Looking back: Five years laterEconomists examine market's response to terrorism
Experts see a 5 percent “tether” on stocks; rebound much quicker after 9/11 than after outbreak of the Second World War; faster communication systems and broader market participation keys to modern recovery
The dismal science confronts dismal events. Economists agree that terrorism hurts the economy. Businesses are destroyed, investment resources are detoured to security operations, supply lines are disrupted, and stock prices drop as forward-looking investors worry about more of it all in the future. This is all very predictable. What experts are less sure of is how the market reacts to terrorist acts that have occured some time in the past and those that have not yet materialized. The conventional wisdom is that the terrorist risk is built into stock and commodities prices, but by how much?
David Sowerby, chief market analyst, Loomis, Sayles & Co., estimates that the threat of terrorism represents a 5 percent ”tether” on stocks. The overhang is ”more than zero, less than ten. Five seems reasonable. If I said four, I’d be fine-tuning it too much,” he said. Sowerby’s estimate is confirmed by an understated price to earning ratio on the S&P 500. Now at approximatly seventeen, traditional models would expect it to be closer to twenty. Some analysts, however, warn against taking these numbers too seriously. “People keep saying there’s a war premium in the price of oil,” said Robert Streed, portfolio manager of Northern Trust Select Equity Fund in Chicago. ”People keep throwing out numbers, but I can’t see any objective way they come up with those numbers.”
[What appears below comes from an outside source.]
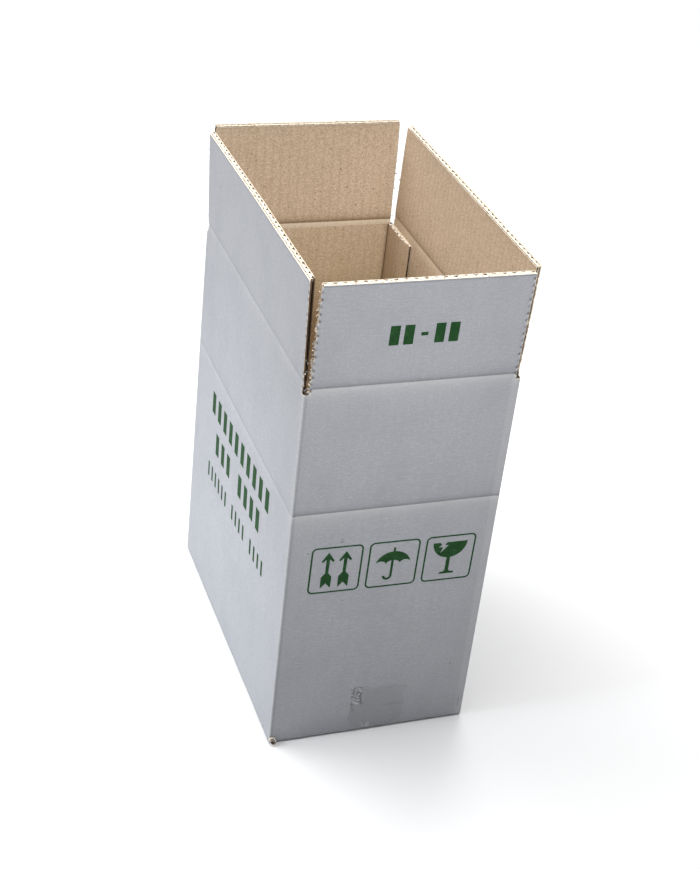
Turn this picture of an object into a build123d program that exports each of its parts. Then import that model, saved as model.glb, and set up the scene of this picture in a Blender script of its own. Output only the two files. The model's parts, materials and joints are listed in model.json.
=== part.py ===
"""Tall shipping box of corrugated board, standing with its four top flaps open.

The box is one creased and folded blank: four panels, a glue lap, four bottom
flaps folded shut and four top flaps that swing about their creases. A strip of
tape runs under the bottom seam and up both short panels.

X runs across the box, Y along it and Z up. The origin is on the underside, at
the middle of the four panels. The front is the short panel that faces -Y.
"""
from build123d import *
import math
import os

# Outside of the four panels, in millimetres
outer_width = 180.0
outer_length = 292.0
short_crease_height = 353.0
second_crease_height = 237.5

# Corrugated board: two liners with a waved medium between them
board_thickness = 3.8
liner_thickness = 0.3
medium_thickness = 0.25
flute_pitch = 7.9
flute_foot_share = 0.42
flute_tip_share = 0.08
flute_edge_margin = 2.5
cut_flute_depth = 1.2
crushed_length = 6.0
hidden_flute_depth = 8.0

# Flaps: the long pair meets over the middle but for a seam, and all end on the blank's straight edge
seam_gap = 8.0
front_lean_angle = 2.9
back_lean_angle = 6.4
left_lean_angle = 1.4
right_lean_angle = 1.8

# Slots between neighbouring flaps
slot_clearance = 0.7
slot_overcut = 4.5

# Creases and folds
hinge_gap = 0.4
stack_clearance = 0.3
corner_radius = 2.0
bottom_fold_radius = 3.0
second_crease_depth = 0.5
second_crease_width = 3.0

# Glue lap, folded in from the back panel behind the right panel
lap_length = 50.0
lap_clearance = 0.5
lap_joint_setback = 2.5
lap_edge_thickness = 1.6
lap_crush_width = 18.0

# Tape under the bottom seam
tape_width = 50.0
tape_thickness = 0.1
tape_offset = 6.0
tape_rise_left = 51.0
tape_rise_right = 46.0
tape_rise_back = 48.0

# Sizes that follow from the ones above
half_width = outer_width / 2
half_length = outer_length / 2
slot_half_width = board_thickness + slot_clearance
long_crease_height = short_crease_height + board_thickness + stack_clearance
crease_relief = hinge_gap / 2 * math.sqrt(2)
long_flap_length = (outer_width - seam_gap) / 2
short_flap_length = long_flap_length + long_crease_height - short_crease_height
short_flap_width = outer_width - 2 * slot_half_width
long_flap_width = outer_length - 2 * slot_half_width
notch_floor = short_crease_height - slot_overcut
lap_fold_x = half_width - board_thickness
lap_top = short_crease_height - board_thickness - lap_clearance
lap_bottom = 2 * board_thickness + stack_clearance + lap_clearance
cut_reach = board_thickness + slot_clearance / 2
overshoot = 2.0


def box_between(low, high):
    """A block from its lowest corner to its highest."""
    size = [b - a for a, b in zip(low, high)]
    block = Box(*size, align=(Align.MIN, Align.MIN, Align.MIN))
    return Pos(*low) * block


def prism_along_x(points, start, end):
    """A prism whose section is given as (y, z) points."""
    section = Plane.YZ.offset(start) * Polygon(*points, align=None)
    return extrude(section, amount=end - start, dir=(1, 0, 0))


def prism_along_y(points, start, end):
    """A prism whose section is given as (x, z) points."""
    section = Plane.XZ.offset(-start) * Polygon(*points, align=None)
    return extrude(section, amount=end - start, dir=(0, 1, 0))


def rounded_foot(width, height, radius):
    """An upright rectangle standing on two rounded corners."""
    outline = Rectangle(width, height, align=(Align.CENTER, Align.MIN))
    feet = outline.vertices().sort_by(Axis.Y)[:2]
    return fillet(feet, radius)


def near_corner(outline, x, y):
    """The vertex of a flat outline at a given place."""
    return outline.vertices().sort_by_distance((x, y, 0))[0]


def box_envelope():
    """The outer form of the panels: rounded folds, and the butted joint at the back right corner."""
    panel_end = half_length - lap_joint_setback
    plan = Polygon(
        (-half_width, -half_length),
        (half_width, -half_length),
        (half_width, panel_end),
        (lap_fold_x, panel_end),
        (lap_fold_x, half_length),
        (-half_width, half_length),
        align=None,
    )
    for x, y in (
        (-half_width, -half_length),
        (half_width, -half_length),
        (-half_width, half_length),
        (lap_fold_x, half_length),
    ):
        plan = fillet(near_corner(plan, x, y), corner_radius)
    column = extrude(plan, amount=long_crease_height)
    across = rounded_foot(outer_width, long_crease_height, bottom_fold_radius)
    along = rounded_foot(outer_length, long_crease_height, bottom_fold_radius)
    column &= extrude(Plane.XZ * across, amount=half_length, both=True)
    column &= extrude(Plane.YZ * along, amount=half_width, both=True)
    return column


def panels(envelope):
    """The four panels as one ring, open above and below."""
    inside = box_between(
        (-half_width + board_thickness, -half_length + board_thickness, -overshoot),
        (half_width - board_thickness, half_length - board_thickness, long_crease_height + overshoot),
    )
    return envelope - inside


def crease_bevel(half_span, crease_height):
    """Section of what the crease takes off a panel's top: above a 45 degree slope down to the inside."""
    slope_start = crease_height - crease_relief
    outside = half_span + overshoot
    inside = half_span - cut_reach
    top = long_crease_height + overshoot
    return [
        (outside, slope_start + overshoot),
        (inside, slope_start - cut_reach),
        (inside, top),
        (outside, top),
    ]


def cut_top_creases(body):
    """Bevels the panel tops for the four flaps and cuts the slots between them."""
    long_section = crease_bevel(half_width, long_crease_height)
    short_section = crease_bevel(half_length, short_crease_height)
    for side in (-1, 1):
        mirrored_long = [(side * x, z) for x, z in long_section]
        mirrored_short = [(side * y, z) for y, z in short_section]
        body -= prism_along_y(mirrored_long, -half_length - overshoot, half_length + overshoot)
        body -= prism_along_x(mirrored_short, -half_width - overshoot, half_width + overshoot)
    top = long_crease_height + overshoot
    for x_side in (-1, 1):
        for y_side in (-1, 1):
            corner = Box(2 * slot_half_width, 2 * slot_half_width, top - notch_floor)
            body -= Pos(x_side * half_width, y_side * half_length, (top + notch_floor) / 2) * corner
    return body


def cut_second_crease(body):
    """The extra crease pressed round the outside, where the box can be cut down to a lower height."""
    half_groove = second_crease_width / 2
    low = second_crease_height - half_groove
    high = second_crease_height + half_groove
    for side in (-1, 1):
        for half_span, prism, reach in (
            (half_width, prism_along_y, half_length),
            (half_length, prism_along_x, half_width),
        ):
            face = side * half_span
            floor = side * (half_span - second_crease_depth)
            section = [(face, low), (floor, second_crease_height), (face, high)]
            outer = side * (half_span + overshoot)
            section += [(outer, high), (outer, low)]
            body -= prism(section, -reach - overshoot, reach + overshoot)
    return body


def flute_channels(width):
    """Sections of the air channels on both sides of the waved medium, across a flap's top edge."""
    count = int((width - 2 * flute_edge_margin) // flute_pitch)
    wide = flute_foot_share * flute_pitch - medium_thickness
    narrow = flute_tip_share * flute_pitch - medium_thickness
    near = liner_thickness
    far = board_thickness - liner_thickness
    start = -count * flute_pitch / 2
    sections = []
    for index in range(2 * count - 1):
        centre = start + (index + 1) * flute_pitch / 2
        if index % 2 == 0:
            base = near
            tip = far - medium_thickness
        else:
            base = far
            tip = near + medium_thickness
        sections.append(
            Polygon(
                (centre - wide, base),
                (centre + wide, base),
                (centre + narrow, tip),
                (centre - narrow, tip),
                align=None,
            )
        )
    return Sketch(children=sections)


def open_flutes(edge, width):
    """Open ends of the channels in a cut edge, given as a plane on the edge that faces into the board."""
    return extrude(edge * flute_channels(width), amount=hidden_flute_depth)


def bottom_flaps(envelope):
    """The four bottom flaps: the short pair inside, the long pair under them, meeting at the middle."""
    flaps = []
    long_reach = half_length - slot_half_width
    short_reach = half_width - slot_half_width
    inner_floor = board_thickness + stack_clearance
    for side in (-1, 1):
        free_end = half_width - long_flap_length
        edges = sorted((side * half_width, side * free_end))
        outer_flap = box_between((edges[0], -long_reach, 0), (edges[1], long_reach, board_thickness))
        seam_edge = Plane(
            origin=(side * free_end, 0, 0),
            x_dir=(0, side, 0),
            z_dir=(side, 0, 0),
        )
        outer_flap -= open_flutes(seam_edge, 2 * long_reach)
        flaps.append(outer_flap & envelope)
        free_end = half_length - short_flap_length
        edges = sorted((side * (half_length - board_thickness / 2), side * free_end))
        inner_flap = box_between(
            (-short_reach, edges[0], inner_floor),
            (short_reach, edges[1], inner_floor + board_thickness),
        )
        free_edge = Plane(
            origin=(0, side * free_end, inner_floor),
            x_dir=(-side, 0, 0),
            z_dir=(0, side, 0),
        )
        flaps.append(inner_flap - open_flutes(free_edge, 2 * short_reach))
    return flaps


def glue_lap():
    """The lap that makes the blank a tube: glued inside the right panel, pressed thin at its edge."""
    glued_face = half_width - board_thickness
    fold = half_length - board_thickness
    lap_end = fold - lap_length
    plan = Polygon(
        (glued_face, lap_end),
        (glued_face, fold),
        (glued_face - board_thickness, fold),
        (glued_face - board_thickness, lap_end + lap_crush_width),
        (glued_face - lap_edge_thickness, lap_end),
        align=None,
    )
    lap = extrude(Pos(0, 0, lap_bottom) * plan, amount=lap_top - lap_bottom, dir=(0, 0, 1))
    whole_width = lap_length - lap_crush_width
    top_edge = Plane(
        origin=(glued_face, fold - whole_width / 2, lap_top),
        x_dir=(0, -1, 0),
        z_dir=(0, 0, -1),
    )
    return lap - open_flutes(top_edge, whole_width)


def open_raw_end(body):
    """Opens the last flute at the right panel's raw end, which butts against the back panel's fold."""
    raw_end = half_length - lap_joint_setback
    inside = half_width - board_thickness + liner_thickness
    return body - box_between(
        (inside, raw_end - cut_flute_depth, bottom_fold_radius),
        (half_width - liner_thickness, raw_end + overshoot, notch_floor + overshoot),
    )


def tape_strip():
    """Tape pressed flat into the board, under the seam and up the front and back panels."""
    top = max(tape_rise_left, tape_rise_right, tape_rise_back) + overshoot
    outer = rounded_foot(outer_length, top, bottom_fold_radius)
    hollow = rounded_foot(outer_length - 2 * tape_thickness, top, bottom_fold_radius - tape_thickness)
    section = Plane.YZ * (outer - Pos(0, tape_thickness) * hollow)
    left = tape_offset - tape_width / 2
    right = tape_offset + tape_width / 2
    strip = Pos(left, 0, 0) * extrude(section, amount=tape_width)
    front_end = [
        (left - overshoot, top + overshoot),
        (left - overshoot, tape_rise_left),
        (left, tape_rise_left),
        (right, tape_rise_right),
        (right + overshoot, tape_rise_right),
        (right + overshoot, top + overshoot),
    ]
    strip -= prism_along_y(front_end, -half_length - overshoot, 0)
    strip -= box_between(
        (left - overshoot, 0, tape_rise_back),
        (right + overshoot, half_length + overshoot, top + overshoot),
    )
    return strip


def box_body(tape):
    """Panels, glue lap and bottom flaps, folded from one blank."""
    envelope = box_envelope()
    body = panels(envelope)
    body = cut_top_creases(body)
    body = cut_second_crease(body)
    body += bottom_flaps(envelope)
    body += glue_lap()
    body = open_raw_end(body)
    return body - tape


def top_flap(width, length):
    """A flap standing on its crease: crease line along X at the origin, outside facing -Y."""
    root = crease_relief
    section = [
        (0, root),
        (board_thickness, root + board_thickness),
        (board_thickness, length),
        (0, length),
    ]
    flap = prism_along_x(section, -width / 2, width / 2)
    channel_floor = board_thickness + crushed_length
    channels = Pos(0, 0, channel_floor) * flute_channels(width)
    flap -= extrude(channels, amount=length, dir=(0, 0, 1))
    for side in (-1, 1):
        edges = sorted((side * (width / 2 - cut_flute_depth), side * (width / 2 + overshoot)))
        flap -= box_between(
            (edges[0], liner_thickness, channel_floor),
            (edges[1], board_thickness - liner_thickness, length + overshoot),
        )
    return flap


def short_flap(lean, turn):
    """A front or back flap, leaned outwards about its crease and turned to its side of the box."""
    leaning = Rot(X=lean) * top_flap(short_flap_width, short_flap_length)
    return Rot(Z=turn) * (Pos(0, -half_length, short_crease_height) * leaning)


def long_flap(lean, turn):
    """A left or right flap, placed in the same way on its higher crease."""
    leaning = Rot(X=lean) * top_flap(long_flap_width, long_flap_length)
    return Rot(Z=turn) * (Pos(0, -half_width, long_crease_height) * leaning)


def build():
    """Every piece of the box by its name."""
    tape = tape_strip()
    return {
        "box_body": box_body(tape),
        "front_flap": short_flap(front_lean_angle, 0),
        "back_flap": short_flap(back_lean_angle, 180),
        "left_flap": long_flap(left_lean_angle, -90),
        "right_flap": long_flap(right_lean_angle, 90),
        "bottom_tape": tape,
    }


os.makedirs("parts", exist_ok=True)
for name, piece in build().items():
    solids = piece.solids()
    shape = solids[0] if len(solids) == 1 else Compound(children=list(solids))
    export_step(shape, f"parts/{name}.step")
    print(f"{name}: {len(solids)} solid, {shape.volume / 1000:.1f} cm3")
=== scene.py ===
# %% [markdown]
# # A tall shipping box of white-faced corrugated board
#
# The real box is one flat blank, cut, creased, folded and glued into a tube, with its bottom flaps
# taped shut and its top flaps standing open. Board looks like board because of what it is made of: a
# white liner outside, a brown kraft liner inside and a waved medium between them. This lesson models
# those three papers as thin sheets, and folds them with small functions, so every cut edge, slot and
# crease shows what the real one shows.

import json
import math
import random

import bmesh
import bpy
import numpy as np
from mathutils import Euler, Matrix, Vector
from mathutils.geometry import tessellate_polygon


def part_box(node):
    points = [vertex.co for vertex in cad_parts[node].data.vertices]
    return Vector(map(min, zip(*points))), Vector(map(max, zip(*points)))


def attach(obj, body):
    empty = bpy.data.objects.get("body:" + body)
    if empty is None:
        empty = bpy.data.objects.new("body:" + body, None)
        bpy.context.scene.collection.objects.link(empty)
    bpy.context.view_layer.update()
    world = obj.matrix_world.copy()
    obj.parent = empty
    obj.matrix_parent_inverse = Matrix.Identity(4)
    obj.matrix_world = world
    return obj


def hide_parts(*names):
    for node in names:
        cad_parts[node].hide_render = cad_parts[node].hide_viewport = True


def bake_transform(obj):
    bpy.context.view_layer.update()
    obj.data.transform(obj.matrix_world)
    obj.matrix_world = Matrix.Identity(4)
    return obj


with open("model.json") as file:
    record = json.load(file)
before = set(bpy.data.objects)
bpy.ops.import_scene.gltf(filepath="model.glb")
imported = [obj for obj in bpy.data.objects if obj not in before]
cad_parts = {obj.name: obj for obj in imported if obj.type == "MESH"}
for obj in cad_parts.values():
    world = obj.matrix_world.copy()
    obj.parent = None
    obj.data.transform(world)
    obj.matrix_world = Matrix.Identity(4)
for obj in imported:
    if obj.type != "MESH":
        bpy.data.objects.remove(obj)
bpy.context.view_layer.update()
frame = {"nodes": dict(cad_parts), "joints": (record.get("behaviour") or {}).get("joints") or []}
print("nodes:", ", ".join(sorted(frame["nodes"])))

# %% [markdown]
# ## The box's own sizes
#
# Everything is placed from the frame: the body's corners give the panels, and the four hinges give
# the creases. Only what the frame can't tell, such as the thickness of one paper, is written down
# here. All lengths are in metres, so `mm` turns a maker's number into one.

# %% Sizes of the panels and the board
mm = 0.001
body_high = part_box("box_body")[1]
half_width = body_high.x
half_length = body_high.y
hinges = {joint["child"]: joint for joint in frame["joints"]}
short_crease = hinges["flap_front"]["pos_m"][2]
long_crease = hinges["flap_left"]["pos_m"][2]
second_crease = 237.5 * mm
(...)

They keep trying, though. One interesting study comes from Andrew Chen of Southern Methodist University and Thomas Siems of the Federal Reserve Bank of Dallas. They tracked the Dow Jones industrial average’s recovery time from such disparate events as the sinking of the Lusitania during the First World War, Hitler’s invasion of France, and the 9/11 attacks. While the market took 795 days to recover from the invasion of France, the Dow actually rose on the day of the Oklahoma City bombing attacks. “They theorize that faster communication and broader market participation has led to faster stock rebounds,” AP reported. More recently, the market remained strong after the discovery of the liquid bombing plot in Britain. Aside from communication and market participation, the maginitude of the threat seems to a be a critical element. The Second World War and 9/11 threatened almost every sector of the economy. The attack on Okalahoma City, on the other hand, while tragic remained a locally contained disaster.